# Start of The input

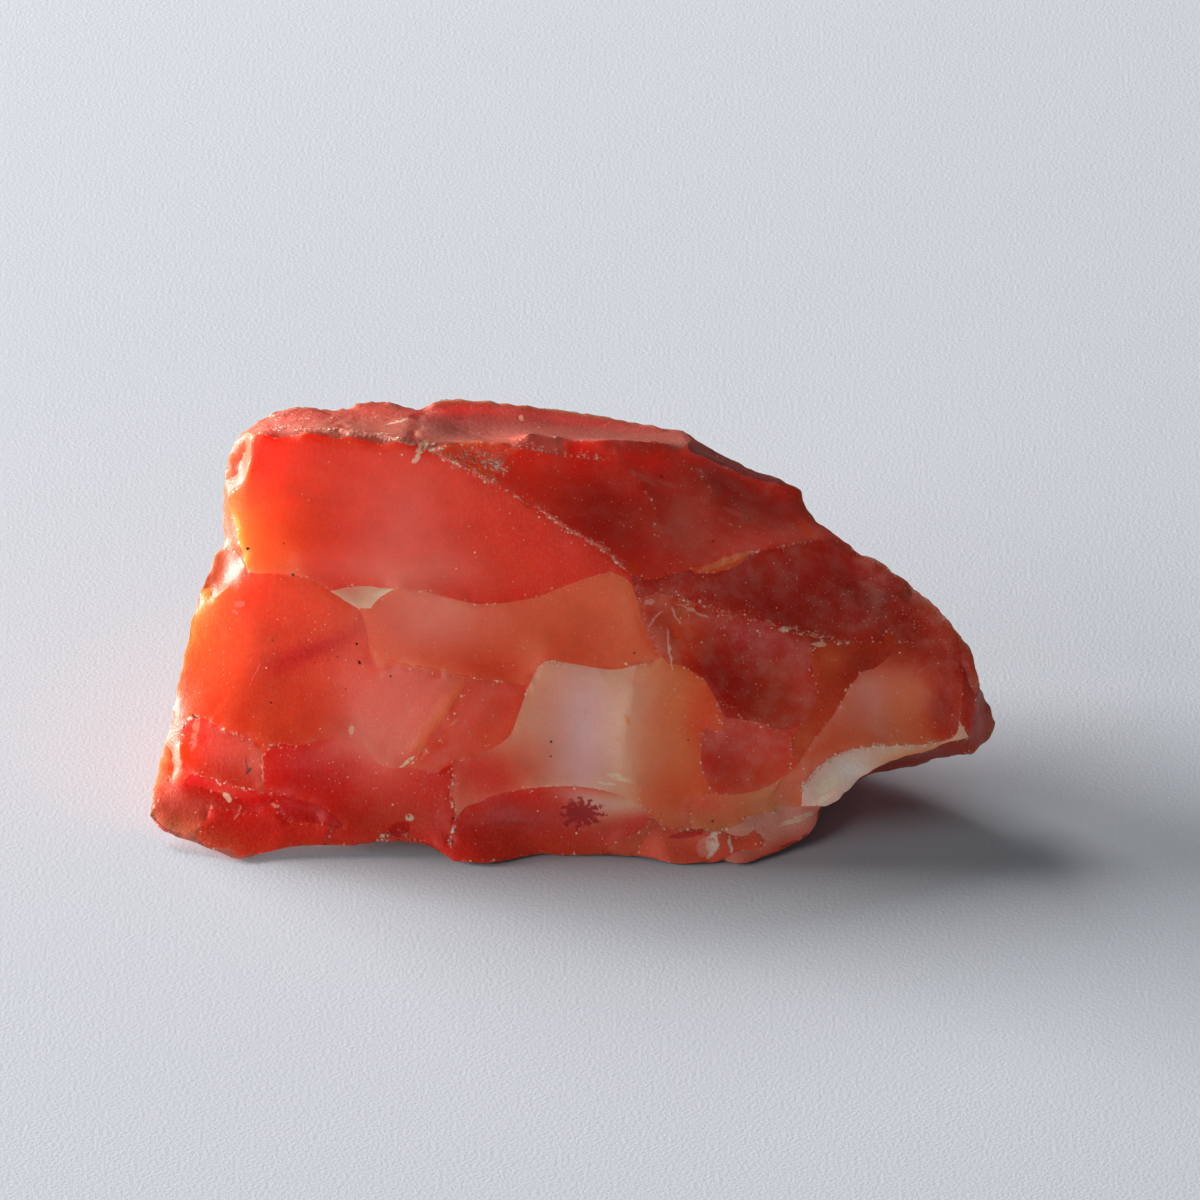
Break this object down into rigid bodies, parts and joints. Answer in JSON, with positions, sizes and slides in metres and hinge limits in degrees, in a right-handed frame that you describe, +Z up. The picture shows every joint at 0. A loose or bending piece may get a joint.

# End of The input
# Start of The input

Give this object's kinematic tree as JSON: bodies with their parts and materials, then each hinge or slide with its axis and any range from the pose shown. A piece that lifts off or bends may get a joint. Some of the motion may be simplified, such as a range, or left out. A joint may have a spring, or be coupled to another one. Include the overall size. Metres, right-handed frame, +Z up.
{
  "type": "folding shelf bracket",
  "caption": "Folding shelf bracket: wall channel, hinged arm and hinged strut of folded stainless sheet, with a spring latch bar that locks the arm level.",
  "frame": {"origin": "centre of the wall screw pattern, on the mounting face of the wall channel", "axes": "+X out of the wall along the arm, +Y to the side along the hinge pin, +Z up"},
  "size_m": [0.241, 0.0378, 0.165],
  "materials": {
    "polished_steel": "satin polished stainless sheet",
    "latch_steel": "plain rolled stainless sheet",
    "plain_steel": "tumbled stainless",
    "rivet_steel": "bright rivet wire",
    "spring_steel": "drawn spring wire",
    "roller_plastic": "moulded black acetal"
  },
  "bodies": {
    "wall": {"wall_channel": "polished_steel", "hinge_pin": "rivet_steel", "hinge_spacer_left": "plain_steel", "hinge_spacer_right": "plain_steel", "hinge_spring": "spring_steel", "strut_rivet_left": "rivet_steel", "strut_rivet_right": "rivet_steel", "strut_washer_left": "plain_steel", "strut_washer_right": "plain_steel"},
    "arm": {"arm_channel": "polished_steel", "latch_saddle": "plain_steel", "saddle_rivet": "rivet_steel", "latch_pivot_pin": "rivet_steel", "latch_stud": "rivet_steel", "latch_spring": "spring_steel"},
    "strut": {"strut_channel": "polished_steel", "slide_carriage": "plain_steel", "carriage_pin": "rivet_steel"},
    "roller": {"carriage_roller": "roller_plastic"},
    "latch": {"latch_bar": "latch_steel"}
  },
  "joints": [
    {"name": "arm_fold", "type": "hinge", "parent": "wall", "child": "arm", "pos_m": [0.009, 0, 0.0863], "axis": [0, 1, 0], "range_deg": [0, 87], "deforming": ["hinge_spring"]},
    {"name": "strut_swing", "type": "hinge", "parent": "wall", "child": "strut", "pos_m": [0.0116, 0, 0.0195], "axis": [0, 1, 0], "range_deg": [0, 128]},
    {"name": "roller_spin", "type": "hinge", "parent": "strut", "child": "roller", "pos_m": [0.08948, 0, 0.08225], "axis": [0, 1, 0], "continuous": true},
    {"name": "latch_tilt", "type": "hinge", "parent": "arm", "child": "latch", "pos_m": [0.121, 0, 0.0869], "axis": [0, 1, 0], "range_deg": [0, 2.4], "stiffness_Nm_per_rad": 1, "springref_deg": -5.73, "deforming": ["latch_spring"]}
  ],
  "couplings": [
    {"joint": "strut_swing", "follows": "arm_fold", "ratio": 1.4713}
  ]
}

# End of The input

▶ Problem: Using the listing above, work out how many of its lines include "joints", and give only the result.

▶ Task solution: 2